I've just had a phone call with a social worker and she's arranged to come out on Friday morning (8th) for an initial visit. I'm so excited and a little nervous! Do any of you lovely ladies have any advice about things I should ask or highlight to her? 

Thank you! X


----------



## Rebaby

Hi, we've just finished fostering so at the other end of our fostering journey. We were approved exactly a year ago and we fostered a newborn baby girl from 5 weeks old until 9 months- she was adopted just before christmas.

If there's anything you'd like to ask, I'd be more than happy to help- just pm me.

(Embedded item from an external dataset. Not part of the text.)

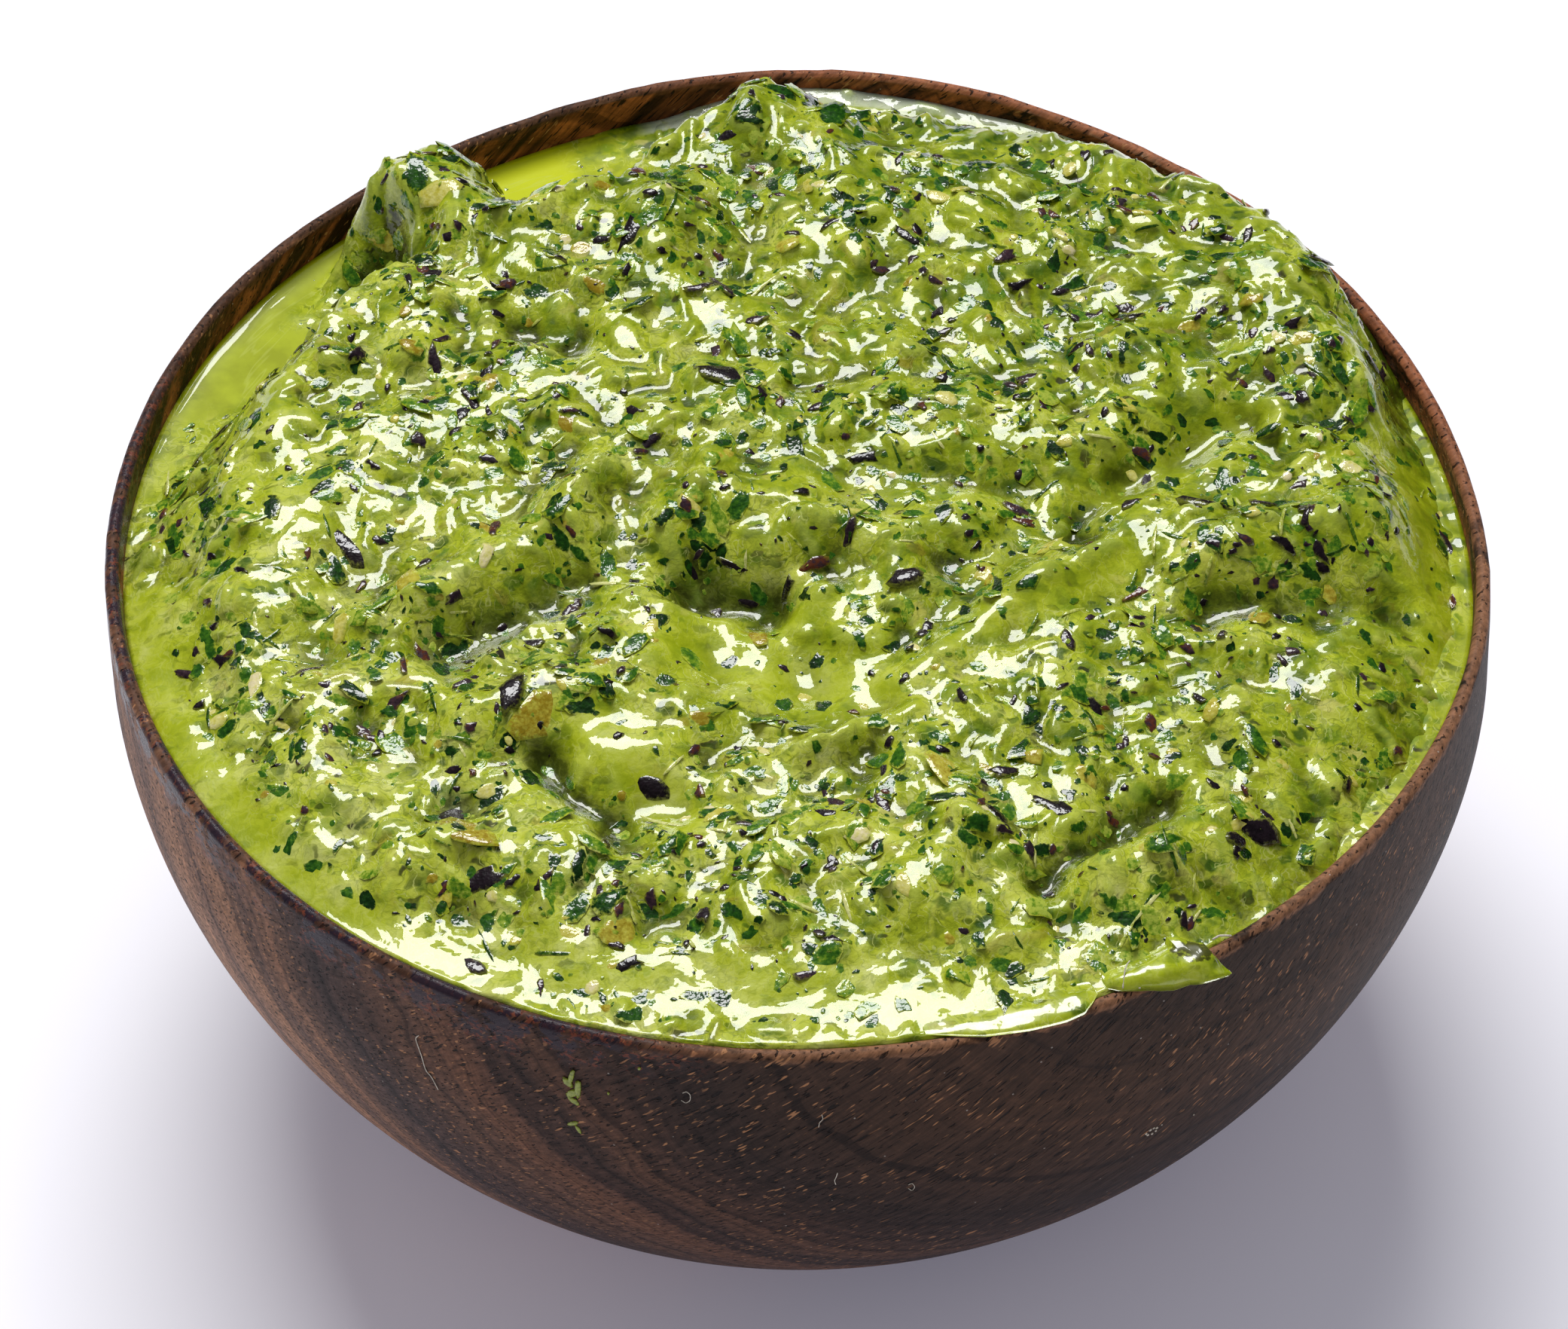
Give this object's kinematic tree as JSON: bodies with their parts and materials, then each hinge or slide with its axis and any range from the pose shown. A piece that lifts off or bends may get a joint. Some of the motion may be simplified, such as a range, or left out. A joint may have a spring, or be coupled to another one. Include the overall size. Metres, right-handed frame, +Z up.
{
  "type": "bowl of pesto",
  "caption": "Small turned wooden bowl heaped with coarse glossy green pesto, with oil round the edge and a lip of pesto over the rim.",
  "frame": {"origin": "centre of the bowl's flat foot, on the surface it rests on", "axes": "+Z up out of the bowl, +Y towards the far side of the heap, +X to the right as seen from the near side"},
  "size_m": [0.1116, 0.1124, 0.0634],
  "materials": {
    "wood": "worn satin varnish over dark grain",
    "pesto": "wet, oily and coarse, with dark leaf and olive flakes",
    "oil": "clear glossy oil, yellow-green"
  },
  "bodies": {
    "root": {"bowl": "wood", "pesto": "pesto", "oil_ring": "oil", "oil_pool": "oil"}
  },
  "joints": []
}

In terms of the initial visit, ours was quite straightforward and quick. The social worker asked us about our backgrounds, our family, OH's work, she looked around the house, and discussed what kind of fostering we were interested in (short-term, long-term, respite etc) and what age range.

Different areas work differently, but certainly for us, we were advised that we would most likely be approved for an age range at least 1-2 years younger than our youngest child (if that makes sense?) as apparently it helps birth children if the birth order is kept (i.e. so that the foster children coming in are always younger). In our case, our boys were 5 and 3 at the time so in the end we were approved for one child age 0-2, which is what we were thinking of anyway :thumbup:

Anyway if there's anything specific you wanted to ask, just give me a shout.

Hope the visit goes well for you.


----------